Guayana City
Ciudad Guayana's 978,202 residents sit inside Venezuela's dam-to-smelter machine, built where a river basin with 90% of national hydropower feeds steel and aluminum.
Ciudad Guayana was built to prove Venezuela could turn rivers and ore into an industrial future independent of oil. The planned city sits where the Caroni meets the Orinoco, with about 978,000 residents spread across Puerto Ordaz, San Felix, and the industrial belts that link mine, dam, smelter, and port. Most summaries describe a river confluence and a planned city founded in 1961. The more important fact is that Ciudad Guayana is a state-designed metabolic machine: it was assembled so hydropower, iron ore, bauxite, and export logistics would sit in one controlled circuit.
Britannica's city profile describes a complex that tied together steel works, iron zones, and the Macagua and Guri hydro plants; CVG still presents the city as the headquarters of the state companies that anchor aluminum, bauxite, and steel. The regional logic is unusually concentrated. A CAF profile of CVG said the Caroni basin holds 90% of Venezuela's hydroelectric potential, which is why power-hungry aluminum reduction and steelmaking were placed here rather than near Caracas or Maracaibo. That made Ciudad Guayana a keystone city inside Venezuela's industrial ecosystem. When the dams run, ore arrives, and the state companies function, the city can coordinate mines, furnaces, ports, and payrolls across the Guayana region. When the chain breaks, the damage propagates through every layer at once.

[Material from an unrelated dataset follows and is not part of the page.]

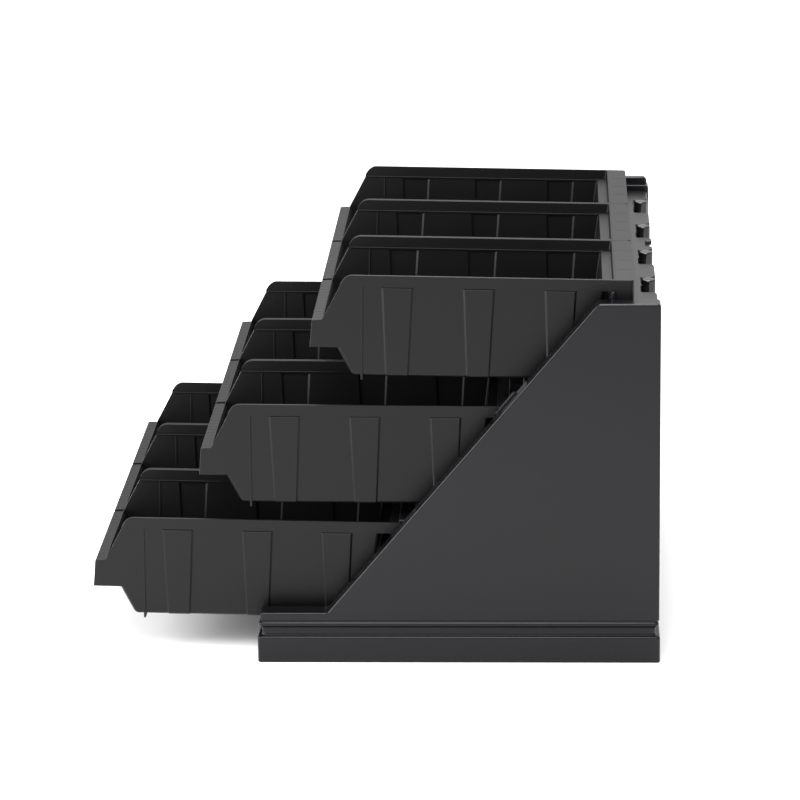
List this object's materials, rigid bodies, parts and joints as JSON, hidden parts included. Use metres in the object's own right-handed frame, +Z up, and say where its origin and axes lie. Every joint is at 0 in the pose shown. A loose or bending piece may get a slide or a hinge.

The mechanism is ecosystem engineering reinforced by path dependence and keystone-species dynamics. Ciudad Guayana behaves like a mycorrhizal network built by the state: nutrients move only because the channels were deliberately laid down. That gives the city unusual reach, but also unusual fragility. It was not meant to be a generic commercial town. It was built as infrastructure with neighborhoods attached.
The Caroni basin around Ciudad Guayana concentrates 90% of Venezuela's hydroelectric potential.